Recorded information:

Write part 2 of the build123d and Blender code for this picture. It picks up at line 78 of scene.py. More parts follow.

...

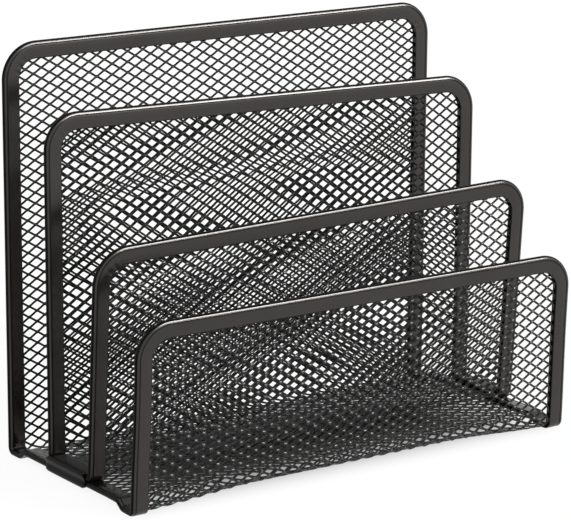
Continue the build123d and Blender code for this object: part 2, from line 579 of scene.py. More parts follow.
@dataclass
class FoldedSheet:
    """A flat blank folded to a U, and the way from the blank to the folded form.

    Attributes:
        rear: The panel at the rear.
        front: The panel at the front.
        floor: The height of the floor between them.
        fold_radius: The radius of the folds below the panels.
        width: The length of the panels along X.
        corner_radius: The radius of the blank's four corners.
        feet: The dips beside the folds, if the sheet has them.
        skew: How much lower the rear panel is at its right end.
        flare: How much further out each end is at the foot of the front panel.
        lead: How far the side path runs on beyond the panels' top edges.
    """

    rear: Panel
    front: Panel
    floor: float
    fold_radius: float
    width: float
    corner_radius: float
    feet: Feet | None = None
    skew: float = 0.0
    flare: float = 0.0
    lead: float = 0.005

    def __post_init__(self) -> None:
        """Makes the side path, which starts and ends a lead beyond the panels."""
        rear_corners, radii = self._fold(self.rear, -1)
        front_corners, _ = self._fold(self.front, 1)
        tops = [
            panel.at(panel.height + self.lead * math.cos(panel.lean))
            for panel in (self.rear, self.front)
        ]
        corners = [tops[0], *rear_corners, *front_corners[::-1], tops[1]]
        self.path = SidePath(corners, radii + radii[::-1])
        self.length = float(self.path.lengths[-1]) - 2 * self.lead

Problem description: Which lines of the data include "parts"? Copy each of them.

Right answer:
Write part 2 of the build123d and Blender code for this picture. It picks up at line 78 of scene.py. More parts follow.
Continue the build123d and Blender code for this object: part 2, from line 579 of scene.py. More parts follow.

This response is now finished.